Provided material:
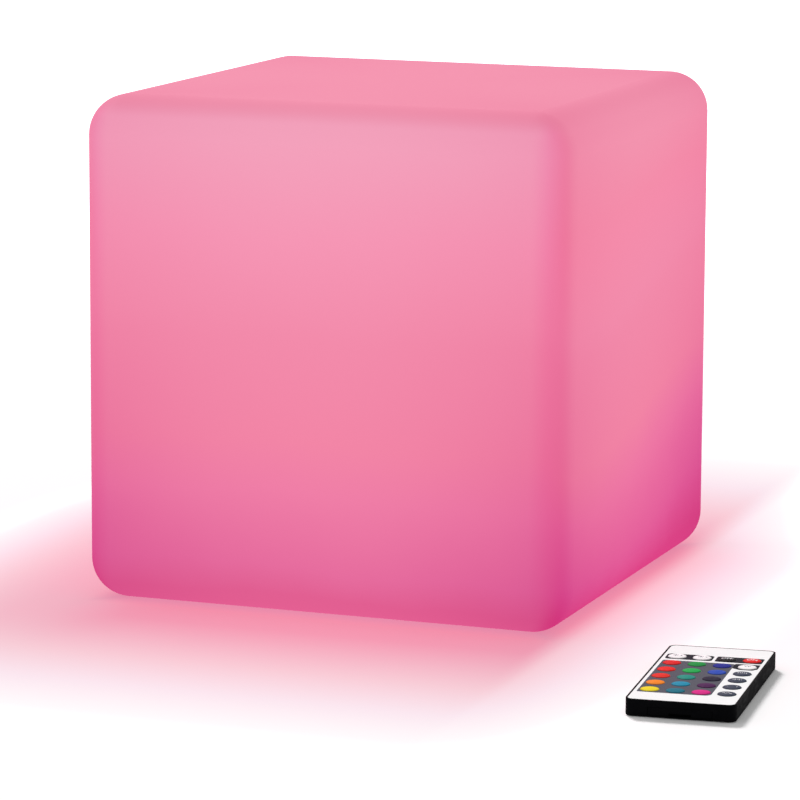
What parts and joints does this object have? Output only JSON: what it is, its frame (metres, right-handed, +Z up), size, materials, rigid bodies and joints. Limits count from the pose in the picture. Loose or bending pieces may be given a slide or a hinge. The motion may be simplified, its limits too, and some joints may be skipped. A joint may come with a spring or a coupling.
{
  "type": "led cube light",
  "caption": "Hollow glowing cube with rounded edges, a sealed light and battery unit in its base, and a flat remote beside it.",
  "frame": {"origin": "middle of the cube's underside, on the floor", "axes": "+Z up through the cube's top face, -Y out of the face with the remote before it, +X out of the face on that face's right"},
  "size_m": [0.2961, 0.2971, 0.2],
  "materials": {
    "glow_plastic": "translucent, satin moulded",
    "brass": "turned",
    "cover_plastic": "fine moulded texture",
    "seal_rubber": "matt",
    "screw_steel": "plain",
    "housing_plastic": "fine moulded texture",
    "white_board": "solder mask",
    "light_chips": "lit",
    "dark_resin": "gloss",
    "frosted_lens": "frosted",
    "green_board": "solder mask",
    "cell_wrap": "shrink wrap",
    "jack_plastic": "moulded",
    "nut_plastic": "moulded",
    "cap_rubber": "soft, matt",
    "button_plastic": "gloss",
    "spring_steel": "drawn wire",
    "light_pipe": "clear",
    "red_lead": "insulation",
    "black_lead": "insulation",
    "remote_black": "fine moulded texture",
    "remote_white": "printed sheet",
    "dome_sheet": "clear film over domes",
    "clear_resin": "clear",
    "cell_steel": "polished",
    "key_yellow": "satin moulded",
    "key_deep_cyan": "satin moulded",
    "key_magenta": "satin moulded",
    "key_slate": "satin moulded",
    "key_orange": "satin moulded",
    "key_cyan": "satin moulded",
    "key_purple": "satin moulded",
    "key_vermilion": "satin moulded",
    "key_teal": "satin moulded",
    "key_indigo": "satin moulded",
    "key_scarlet": "satin moulded",
    "key_light_green": "satin moulded",
    "key_light_blue": "satin moulded",
    "key_red": "satin moulded",
    "key_green": "satin moulded",
    "key_blue": "satin moulded",
    "key_white": "satin moulded",
    "key_off": "satin moulded",
    "key_on": "satin moulded"
  },
  "bodies": {
    "light": {"shell": "glow_plastic", "shell_inserts": "brass", "base_cover": "cover_plastic", "base_gasket": "seal_rubber", "base_screws": "screw_steel", "light_housing": "housing_plastic", "housing_screws": "screw_steel", "led_board": "white_board", "led_chips": "light_chips", "ir_receiver": "dark_resin", "light_lens": "frosted_lens", "lens_screws": "screw_steel", "control_board": "green_board", "board_parts": "dark_resin", "small_screws": "screw_steel", "battery_cell": "cell_wrap", "battery_clamp": "housing_plastic", "charge_jack": "jack_plastic", "panel_nuts": "nut_plastic", "panel_seals": "seal_rubber", "port_cover_pin": "screw_steel", "power_switch": "jack_plastic", "button_spring": "spring_steel", "charge_indicator": "light_pipe", "leads_red": "red_lead", "leads_black": "black_lead"},
    "power_button": {"power_button": "button_plastic"},
    "port_cover": {"port_cover": "cap_rubber"},
    "remote": {"remote_case": "remote_black", "remote_face": "remote_white", "remote_board": "green_board", "remote_domes": "dome_sheet", "remote_emitter": "clear_resin", "remote_board_parts": "dark_resin"},
    "battery_tray": {"remote_tray": "remote_black", "coin_cell": "cell_steel"},
    "key_yellow": {"key_yellow": "key_yellow"},
    "key_deep_cyan": {"key_deep_cyan": "key_deep_cyan"},
    "key_magenta": {"key_magenta": "key_magenta"},
    "key_smooth": {"key_smooth": "key_slate"},
    "key_orange": {"key_orange": "key_orange"},
    "key_cyan": {"key_cyan": "key_cyan"},
    "key_purple": {"key_purple": "key_purple"},
    "key_fade": {"key_fade": "key_slate"},
    "key_vermilion": {"key_vermilion": "key_vermilion"},
    "key_teal": {"key_teal": "key_teal"},
    "key_indigo": {"key_indigo": "key_indigo"},
    "key_strobe": {"key_strobe": "key_slate"},
    "key_scarlet": {"key_scarlet": "key_scarlet"},
    "key_light_green": {"key_light_green": "key_light_green"},
    "key_light_blue": {"key_light_blue": "key_light_blue"},
    "key_flash": {"key_flash": "key_slate"},
    "key_red": {"key_red": "key_red"},
    "key_green": {"key_green": "key_green"},
    "key_blue": {"key_blue": "key_blue"},
    "key_white": {"key_white": "key_white"},
    "key_brighter": {"key_brighter": "key_white"},
    "key_dimmer": {"key_dimmer": "key_white"},
    "key_off": {"key_off": "key_off"},
    "key_on": {"key_on": "key_on"}
  },
  "joints": [
    {"name": "power_button_press", "type": "slide", "parent": "light", "child": "power_button", "axis": [0, 0, 1], "range_m": [0, 0.0012], "stiffness_N_per_m": 800, "deforming": ["button_spring"]},
    {"name": "port_cover_hinge", "type": "hinge", "parent": "light", "child": "port_cover", "pos_m": [-0.0246, -0.017, 0.0035], "axis": [0, 1, 0], "range_deg": [0, 110]},
    {"name": "remote_lift", "type": "slide", "parent": "light", "child": "remote", "axis": [0, 0, 1], "range_m": [0, 0.1]},
    {"name": "battery_tray_slide", "type": "slide", "parent": "remote", "child": "battery_tray", "axis": [0.1045, -0.9945, 0], "range_m": [0, 0.03]},
    {"name": "key_yellow_press", "type": "slide", "parent": "remote", "child": "key_yellow", "axis": [0, 0, -1], "range_m": [0, 0.0003], "stiffness_N_per_m": 400},
    {"name": "key_deep_cyan_press", "type": "slide", "parent": "remote", "child": "key_deep_cyan", "axis": [0, 0, -1], "range_m": [0, 0.0003], "stiffness_N_per_m": 400},
    {"name": "key_magenta_press", "type": "slide", "parent": "remote", "child": "key_magenta", "axis": [0, 0, -1], "range_m": [0, 0.0003], "stiffness_N_per_m": 400},
    {"name": "key_smooth_press", "type": "slide", "parent": "remote", "child": "key_smooth", "axis": [0, 0, -1], "range_m": [0, 0.0003], "stiffness_N_per_m": 400},
    {"name": "key_orange_press", "type": "slide", "parent": "remote", "child": "key_orange", "axis": [0, 0, -1], "range_m": [0, 0.0003], "stiffness_N_per_m": 400},
    {"name": "key_cyan_press", "type": "slide", "parent": "remote", "child": "key_cyan", "axis": [0, 0, -1], "range_m": [0, 0.0003], "stiffness_N_per_m": 400},
    {"name": "key_purple_press", "type": "slide", "parent": "remote", "child": "key_purple", "axis": [0, 0, -1], "range_m": [0, 0.0003], "stiffness_N_per_m": 400},
    {"name": "key_fade_press", "type": "slide", "parent": "remote", "child": "key_fade", "axis": [0, 0, -1], "range_m": [0, 0.0003], "stiffness_N_per_m": 400},
    {"name": "key_vermilion_press", "type": "slide", "parent": "remote", "child": "key_vermilion", "axis": [0, 0, -1], "range_m": [0, 0.0003], "stiffness_N_per_m": 400},
    {"name": "key_teal_press", "type": "slide", "parent": "remote", "child": "key_teal", "axis": [0, 0, -1], "range_m": [0, 0.0003], "stiffness_N_per_m": 400},
    {"name": "key_indigo_press", "type": "slide", "parent": "remote", "child": "key_indigo", "axis": [0, 0, -1], "range_m": [0, 0.0003], "stiffness_N_per_m": 400},
    {"name": "key_strobe_press", "type": "slide", "parent": "remote", "child": "key_strobe", "axis": [0, 0, -1], "range_m": [0, 0.0003], "stiffness_N_per_m": 400},
    {"name": "key_scarlet_press", "type": "slide", "parent": "remote", "child": "key_scarlet", "axis": [0, 0, -1], "range_m": [0, 0.0003], "stiffness_N_per_m": 400},
    {"name": "key_light_green_press", "type": "slide", "parent": "remote", "child": "key_light_green", "axis": [0, 0, -1], "range_m": [0, 0.0003], "stiffness_N_per_m": 400},
    {"name": "key_light_blue_press", "type": "slide", "parent": "remote", "child": "key_light_blue", "axis": [0, 0, -1], "range_m": [0, 0.0003], "stiffness_N_per_m": 400},
    {"name": "key_flash_press", "type": "slide", "parent": "remote", "child": "key_flash", "axis": [0, 0, -1], "range_m": [0, 0.0003], "stiffness_N_per_m": 400},
    {"name": "key_red_press", "type": "slide", "parent": "remote", "child": "key_red", "axis": [0, 0, -1], "range_m": [0, 0.0003], "stiffness_N_per_m": 400},
    {"name": "key_green_press", "type": "slide", "parent": "remote", "child": "key_green", "axis": [0, 0, -1], "range_m": [0, 0.0003], "stiffness_N_per_m": 400},
    {"name": "key_blue_press", "type": "slide", "parent": "remote", "child": "key_blue", "axis": [0, 0, -1], "range_m": [0, 0.0003], "stiffness_N_per_m": 400},
    {"name": "key_white_press", "type": "slide", "parent": "remote", "child": "key_white", "axis": [0, 0, -1], "range_m": [0, 0.0003], "stiffness_N_per_m": 400},
    {"name": "key_brighter_press", "type": "slide", "parent": "remote", "child": "key_brighter", "axis": [0, 0, -1], "range_m": [0, 0.0003], "stiffness_N_per_m": 400},
    {"name": "key_dimmer_press", "type": "slide", "parent": "remote", "child": "key_dimmer", "axis": [0, 0, -1], "range_m": [0, 0.0003], "stiffness_N_per_m": 400},
    {"name": "key_off_press", "type": "slide", "parent": "remote", "child": "key_off", "axis": [0, 0, -1], "range_m": [0, 0.0003], "stiffness_N_per_m": 400},
    {"name": "key_on_press", "type": "slide", "parent": "remote", "child": "key_on", "axis": [0, 0, -1], "range_m": [0, 0.0003], "stiffness_N_per_m": 400}
  ]
}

Written exercise: Go through the material line by line. Show each line that contains the string "materials".

Written response:
What parts and joints does this object have? Output only JSON: what it is, its frame (metres, right-handed, +Z up), size, materials, rigid bodies and joints. Limits count from the pose in the picture. Loose or bending pieces may be given a slide or a hinge. The motion may be simplified, its limits too, and some joints may be skipped. A joint may come with a spring or a coupling.
  "materials": {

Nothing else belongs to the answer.